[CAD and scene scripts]
........

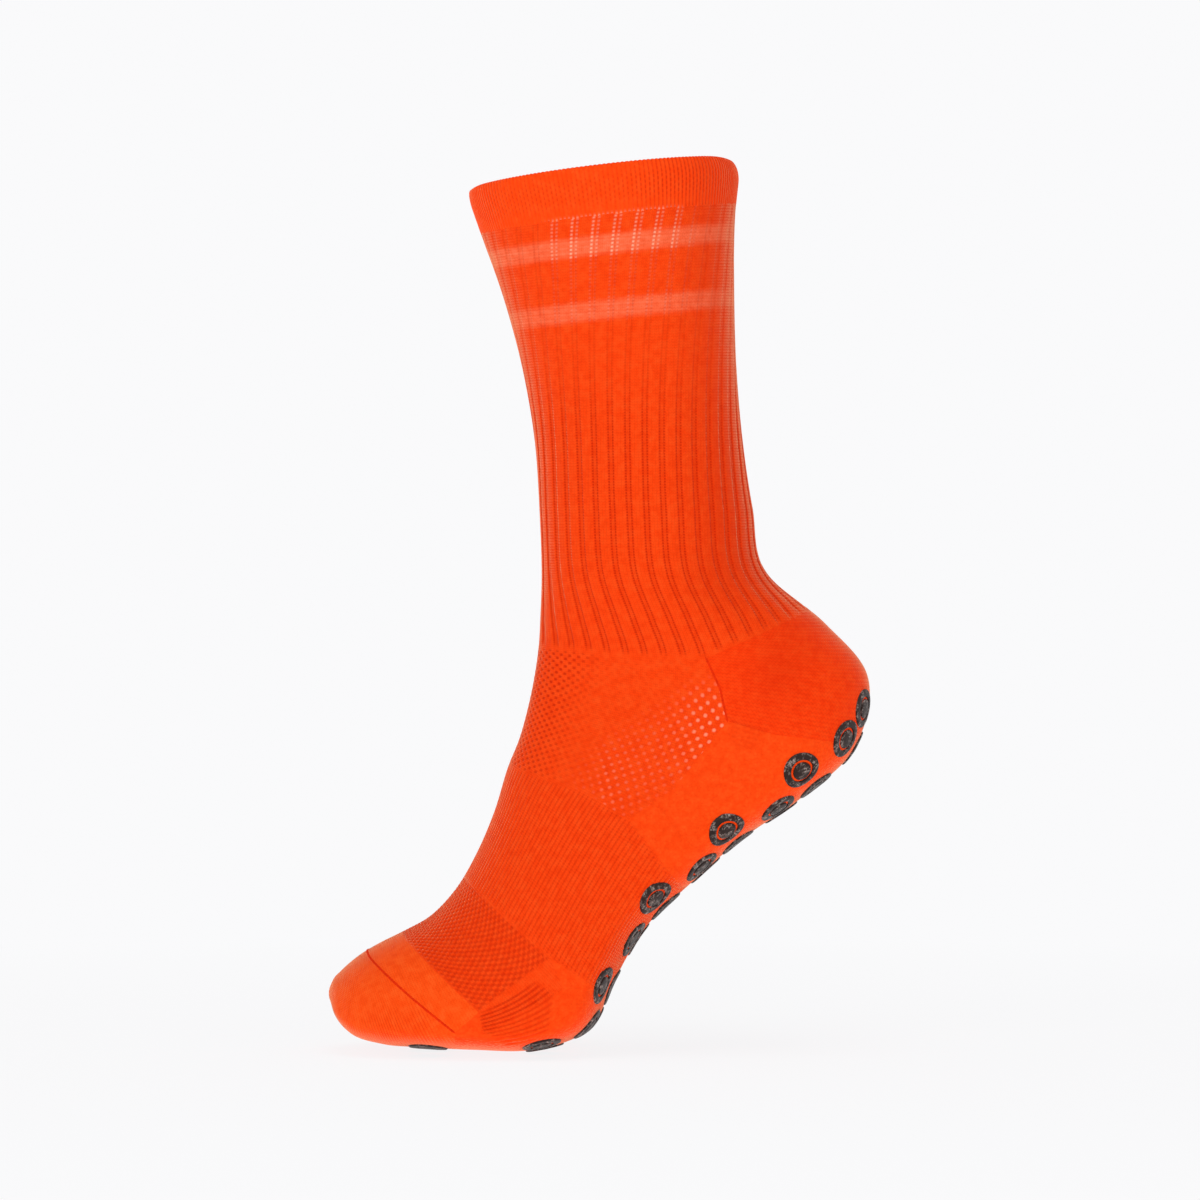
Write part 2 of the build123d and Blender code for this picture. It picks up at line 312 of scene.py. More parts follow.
    def place(self, turns: np.ndarray, along: np.ndarray) -> "Lattice":
        """Points of the outer face at shares of a turn and distances along.

        Args:
            turns: Shares of a turn from the sole line, of any shape.
            along: Distances along the sock, of the same shape.

        Returns:
            The points, as a lattice of that shape.
        """
        whole = np.floor(np.where(turns == 1, 0.5, turns))
        column = (turns - whole) * self.angles
        row = np.clip(along / self.length, 0, 1) * (len(self.rows) - 1)
        c, r = np.clip(column.astype(int), 0, self.angles - 1), np.clip(row.astype(int), 0, len(self.rows) - 2)
        u, v = column - c, row - r
        upper = self.angle_table[r, c] * (1 - u) + self.angle_table[r, c + 1] * u
        lower = self.angle_table[r + 1, c] * (1 - u) + self.angle_table[r + 1, c + 1] * u
        angles = upper * (1 - v) + lower * v
        front = np.stack([self.tracks["front_x"](along), self.tracks["front_z"](along)], -1)
        back = np.stack([self.tracks["back_x"](along), self.tracks["back_z"](along)], -1)
        depth = np.hypot(*np.moveaxis(back - front, -1, 0))
        sole, width = self.tracks["sole_depth"](along), self.tracks["half_width"](along)
        reach = np.where(np.cos(angles) > 0, sole, depth - sole)
        share = (depth - sole + reach * np.cos(angles)) / depth
        flat = front + share[..., None] * (back - front)
        points = np.stack([flat[..., 0], width * np.sin(angles), flat[..., 1]], -1)
        girth = np.interp(along, self.rows, self.girths)
        size = np.interp(along, self.rows, self.wale_sizes)
        twist = self.twist * (1 - np.clip(along / self.twist_end, 0, 1)) ** 1.6
        wales = self.wales / 2 + (turns - whole - 0.5) * girth / size - twist
        return Lattice(points, wales, turns, along)

    def drop(self, x: np.ndarray, z: np.ndarray) -> np.ndarray:
        """How far below the opening's middle the course through each point of the leg starts.

        Args:
            x: Places along X.
            z: Heights.

        Returns:
            Drops of the same shape.
        """
        below = -z
        for _ in range(2):
            below = -z + np.sin(np.radians(self.course_tilt * (1 - below / self.course_settle))) * x
        return below

    def frame(self, turns: np.ndarray, along: np.ndarray) -> tuple[np.ndarray, ...]:
        """Points of the outer face with their tangents.

        Args:
            turns: Shares of a turn, shape (count,).
            along: Distances along the sock, shape (count,).

        Returns:
            Points, movement for each turn, movement for each millimetre along, and outward directions.
        """
        tiny = 1e-3
        point = self.place(turns, along).points
        across = (self.place(turns + tiny, along).points - point) / tiny
        down = (self.place(turns, along + tiny * 100).points - point) / (tiny * 100)
        out = np.cross(down, across)
        return point, across, down, out / np.linalg.norm(out, axis=-1, keepdims=True)


@dataclass
class Lattice:
    """Points on the sock's face, with the wale of each, counted round from the back of the leg.

    Below the ankle a wale keeps its width and is counted from the front, as the heel is knitted in.
    """

    points: np.ndarray
    wales: np.ndarray
    turns: np.ndarray
    along: np.ndarray

    def normals(self) -> np.ndarray:
        """Outward directions of the lattice, from its neighbouring points."""
        across = np.gradient(self.points, axis=1)
        down = np.gradient(self.points, axis=0)
        normal = np.cross(down, across)
        outward = self.points - self.points.mean(axis=1, keepdims=True)
        if (normal * outward).sum() < 0:
            normal = -normal
        length = np.linalg.norm(normal, axis=-1, keepdims=True)
        return normal / np.maximum(length, 1e-9)


# ---- Outlines in the side view ----


def smooth_step(value: np.ndarray, low: float, high: float) -> np.ndarray:
    """0 below low, 1 above high, and a smooth rise between."""
    share = np.clip((value - low) / (high - low), 0, 1)
    return share * share * (3 - 2 * share)


def between(value: np.ndarray, rising: Point2, falling: Point2) -> np.ndarray:
    """1 between two edges, with a smooth rise over the first and a smooth fall over the second."""
    return smooth_step(value, *rising) * (1 - smooth_step(value, *falling))


def inside(outline: Sequence[Point2], x: np.ndarray, z: np.ndarray) -> np.ndarray:
    """Whether points of the side view lie in a closed outline.

    Args:
        outline: The closed outline.
        x: Places along X.
        z: Heights.

    Returns:
        An array of true and false.
    """
    found = np.zeros(x.shape, bool)
    for (ax, az), (bx, bz) in zip(outline, [*outline[1:], outline[0]]):
        crosses = (az > z) != (bz > z)
        with np.errstate(divide="ignore", invalid="ignore"):
            left = x < (bx - ax) * (z - az) / (bz - az if bz != az else 1e-12) + ax
        found ^= crosses & left
    return found


def distance_to(line: Sequence[Point2], x: np.ndarray, z: np.ndarray, close: bool = False) -> np.ndarray:
    """Distance in the side view from points to a line of straight runs.

    Args:
        line: The line's points.
        x: Places along X.
        z: Heights.
        close: Whether its end is joined to its start.

    Returns:
        Distances of the points' shape.
    """
    nearest = np.full(x.shape, 1e9)
    ends = [*line[1:], line[0]] if close else line[1:]
    for (ax, az), (bx, bz) in zip(line, ends):
        dx, dz = bx - ax, bz - az
        share = np.clip(((x - ax) * dx + (z - az) * dz) / (dx * dx + dz * dz), 0, 1)
        nearest = np.minimum(nearest, np.hypot(x - ax - share * dx, z - az - share * dz))
    return nearest


def side_of(line: Sequence[Point2], x: np.ndarray, z: np.ndarray) -> np.ndarray:
    """Distance in the side view to a line of straight runs, negative on its left.

    Args:
        line: The line's points.
        x: Places along X.
        z: Heights.

    Returns:
        Distances of the points' shape.
    """
    nearest, signed = np.full(x.shape, 1e9), np.zeros(x.shape)
    for (ax, az), (bx, bz) in zip(line, line[1:]):
        dx, dz = bx - ax, bz - az
        share = np.clip(((x - ax) * dx + (z - az) * dz) / (dx * dx + dz * dz), 0, 1)
        away = np.hypot(x - ax - share * dx, z - az - share * dz)
        sign = np.where((x - ax) * dz - (z - az) * dx < 0, -1.0, 1.0)
        signed = np.where(away < nearest, sign * away, signed)
        nearest = np.minimum(nearest, away)
    return signed


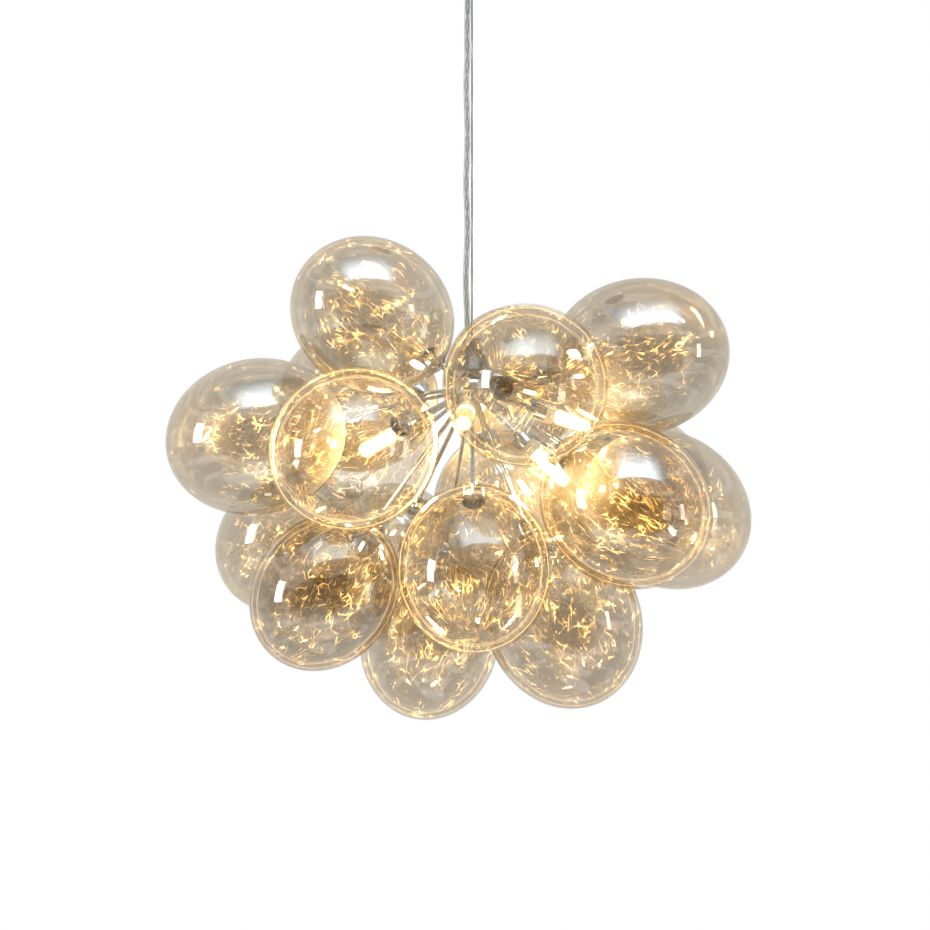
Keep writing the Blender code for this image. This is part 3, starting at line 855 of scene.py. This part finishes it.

........

** Set problem **
What is the number of lines in the records above that include the word "code"? Reply with that number and nothing more.

** Response to the task **
2